En las sociedades recreativo-instructivas, literatura y música se aliaban para entretener a esa sociedad plagada, como hoy, de universitarios, pero también de una burguesía media, artesanos y obreros que buscaban sociabilizar con sus congéneres. Y lo hacían en el Ateneo León XIII, el Círculo Mercantil o en el Círculo Católico de Obreros, lugares de esparcimiento y de formación, con conferencias, conciertos y funciones variopintas. Asimismo, bandas, orquestas y charangas, orfeones y corales actuaban al aire libre, en el Kiosco de la Alameda o en la Rúa del Villar.

Paralelamente, la música tuvo por fin su espacio en el Seminario Mayor y en la Sociedad Económica de Amigos del País, en donde se implantaron los estudios oficiales de música, hasta entonces patrimonio del centro catedralicio. Abundaron las academias privadas y las clases a domicilio, lo mismo que el comercio de partituras e instrumentos y el afán por componer y estrenar nuevo repertorio, en el que valses, polcas y similares se integraban con alboradas, gallegadas y otras piezas más propias de nuestra tierra.

Todo ello gracias a unos hombres –y alguna mujer– que se cuentan por decenas: los Courtier, los Tafall, los Penela, los Gómez Veiga, Lens, Dorado, Villaverde... No pasarán como grandes de la música (incluso, siéndolo) pero su verdadero y oculto valor está en esa frenética y productiva actividad filarmónica.
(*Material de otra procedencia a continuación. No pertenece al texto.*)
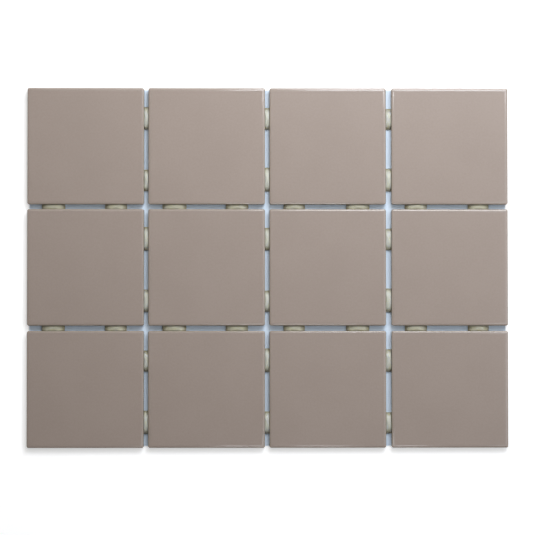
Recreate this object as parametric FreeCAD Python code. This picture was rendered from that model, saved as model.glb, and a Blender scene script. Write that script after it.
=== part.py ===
# Mosaic tile sheet: square glazed tiles with cushioned edges, held together by drops of glue in their joints.
#
# Millimetres. X runs along the rows, Y along the columns and Z out of the glazed faces.
# The origin is at the middle of the sheet, on the floor that the drops of glue rest on.
import FreeCAD, Part
import math
import os

from FreeCAD import Vector

# The open joints: between the columns from left to right, and between the rows from top to bottom
COLUMN_JOINTS = (3.6, 3.7, 4.5)
ROW_JOINTS = (3.8, 4.3)

# One tile: its work size, and the cushion that its glazed face ends in
TILE_SIDE = 96.0
TILE_THICKNESS = 6.5
CORNER_RADIUS = 1.5
CUSHION_WIDTH = 2.6
CUSHION_SLOPE_DEG = 16.0
EDGE_RADIUS = 0.9
EDGE_FLATS = 3

# The tile's pressed back: a flat rim round a field of shallow grooves with sloped walls
BACK_RIM = 12.0
GROOVES = 7
GROOVE_WIDTH = 5.4
GROOVE_DEPTH = 0.7
GROOVE_DRAFT_DEG = 35.0

# One drop of glue: a pad under the backs of two tiles, and a web with a rounded top between their walls
DROP_LENGTH = 18.5
DROP_GRIP = 3.6
DROP_BELOW = 1.2
PAD_CORNER_CUT = 2.6
PAD_EDGE_CUT = 0.8
CROWN_DIP = 2.0
CROWN_RISE = 2.2
WEB_DOME = 0.6
WEB_END_SLOPE_DEG = 62.0

# Each joint has two drops beside every tile, set a little off the tile's middle
DROP_SPACING_IN_COLUMN_JOINT = 51.0
DROP_SPACING_IN_ROW_JOINT = 52.0
COLUMN_JOINT_DROP_SHIFT = -2.0
ROW_JOINT_DROP_SHIFT = -1.2

# The drops were laid by a row of nozzles, and differ a little in length, height and place
LENGTH_SWING = 1.4
DIP_SWING = 0.3
PLACE_SWING = 0.5

GOLDEN_RATIO = (1 + math.sqrt(5)) / 2
ORIGIN = Vector(0, 0, 0)
UP = Vector(0, 0, 1)


def tile_places(joints):
    """The middles of a line of tiles with the given joints between them, about the middle of the sheet."""
    middles = [number * TILE_SIDE + sum(joints[:number]) for number in range(len(joints) + 1)]
    return [middle - middles[-1] / 2 for middle in middles]


def drop_places(tiles, spacing, shift):
    """The places of two drops beside every tile along a joint, from the middles of the tiles."""
    return [middle + shift + side * spacing / 2 for middle in tiles for side in (-1, 1)]


def uneven(number, swing):
    """A small difference between -swing and +swing that never repeats from one drop to the next."""
    return swing * (2 * (number * GOLDEN_RATIO % 1) - 1)


def tilted(angle):
    """A unit direction in the XZ plane that leans outwards from straight up by an angle in radians."""
    return Vector(math.sin(angle), 0, math.cos(angle))


def face_of(curves):
    """A flat face inside a closed run of lines and arcs."""
    return Part.Face(Part.Wire([curve.toShape() for curve in curves]))


def lines_through(points):
    """Straight lines from each point to the next."""
    return [Part.LineSegment(start, end) for start, end in zip(points, points[1:])]


def rim_points():
    """The rim's section beside a wall at X 0, from the wall's top up to the flat face.

    It gives the corners of the flats, and the middle and the end of the cushion arc that goes on from them.
    """
    slope = math.radians(CUSHION_SLOPE_DEG)
    # The cushion arc leaves the flat face at a tangent, and the round edge is tangent to it and to the wall's top
    cushion_radius = (CUSHION_WIDTH - EDGE_RADIUS * (1 - math.sin(slope))) / math.sin(slope)
    cushion_centre = Vector(-CUSHION_WIDTH, 0, TILE_THICKNESS - cushion_radius)
    edge_centre = cushion_centre + tilted(slope) * (cushion_radius - EDGE_RADIUS)

    # The round edge is tight, so a few narrow flats between points of its arc stand for it
    turn = (math.pi / 2 - slope) / EDGE_FLATS
    flats = [edge_centre + tilted(math.pi / 2 - flat * turn) * EDGE_RADIUS for flat in range(EDGE_FLATS + 1)]

    # One more flat goes on to where the tile's upright corner begins, and the arc takes over there
    start = math.asin((CUSHION_WIDTH - CORNER_RADIUS) / cushion_radius)
    flats.append(cushion_centre + tilted(start) * cushion_radius)
    cushion = [cushion_centre + tilted(angle) * cushion_radius for angle in (start / 2, 0)]
    return flats, cushion


def tile_bar():
    """A bar along Y with the section of the whole tile, from its left wall to its right wall."""
    half = TILE_SIDE / 2
    flats, cushion = rim_points()
    right = [point + Vector(half, 0, 0) for point in flats]
    arc = [point + Vector(half, 0, 0) for point in cushion]
    left = [Vector(-point.x, 0, point.z) for point in reversed(right)]
    left_arc = [Vector(-point.x, 0, point.z) for point in arc]
    section = lines_through([Vector(-half, 0, 0), Vector(half, 0, 0)] + right)
    section.append(Part.Arc(right[-1], arc[0], arc[1]))
    section.append(Part.LineSegment(arc[1], left_arc[1]))
    section.append(Part.Arc(left_arc[1], left_arc[0], left[0]))
    section += lines_through(left + [Vector(-half, 0, 0)])
    return face_of(section).extrude(Vector(0, TILE_SIDE, 0)).translated(Vector(0, -half, 0))


def tile_corner():
    """A quarter turn of the rim's flats about the axis of an upright corner, which lies on the Z axis."""
    flats, _ = rim_points()
    outer = [point + Vector(CORNER_RADIUS, 0, 0) for point in flats]
    section = lines_through([outer[-1], ORIGIN, Vector(CORNER_RADIUS, 0, 0)] + outer)
    return face_of(section).revolve(ORIGIN, UP, 90)


def frustum(low, high):
    """A solid of flat faces between two outlines with as many corners each."""
    walls = []
    for corner in range(len(low)):
        after = (corner + 1) % len(low)
        walls.append([low[corner], low[after], high[after], high[corner]])
    faces = [Part.Face(Part.makePolygon(points + points[:1])) for points in walls + [low, high]]
    return Part.Solid(Part.Shell(faces))


def rectangle(length, width, height):
    """The corners of a rectangle about the Z axis, in order."""
    x = length / 2
    y = width / 2
    return [Vector(x, y, height), Vector(-x, y, height), Vector(-x, -y, height), Vector(x, -y, height)]


def back_grooves():
    """The grooves of one tile's back as solids, to be cut out of it."""
    field = TILE_SIDE - 2 * BACK_RIM
    pitch = field / GROOVES
    lean = 2 * GROOVE_DEPTH * math.tan(math.radians(GROOVE_DRAFT_DEG))
    mouth = rectangle(field, GROOVE_WIDTH, 0)
    floor = rectangle(field - lean, GROOVE_WIDTH - lean, GROOVE_DEPTH)
    groove = frustum(mouth, floor)
    return [groove.translated(Vector(0, (number - (GROOVES - 1) / 2) * pitch, 0)) for number in range(GROOVES)]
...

Trabajaron, pluriempleados, en beneficio propio, aunque –con perspectiva– hay que reconocerles su papel en la construcción de una ciudad donde la jerarquización de las clases sociales se fue eclipsando, al menos al compás de las armonías sonoras.

Y, lo más importante, esos músicos que tristemente hoy ni nos suenan, como apunta una perspicaz historiadora, actuaron –sin pretenderlo– como elemento de cohesión social. Un espejo en el que, a poco que se piense, vemos felizmente reflejado en nuestros coetáneos músicos locales.

Ojalá sepamos reconocérselo no solo en la festividad de Santa Cecilia, su enigmática y accidental patrona a la que honraban todos juntos en la iglesia de la Compañía, sino siempre, pues, como dejó estampado un desconocido cronista en su relato Los profesores de la música de Santiago: Ya ven nuestros lectores, que la afición a la música se ha desarrollado notablemente, debido en gran parte a los excelentes profesores con que hoy contamos (Gaceta de Galicia, 1879)... Escrito está y escrito queda.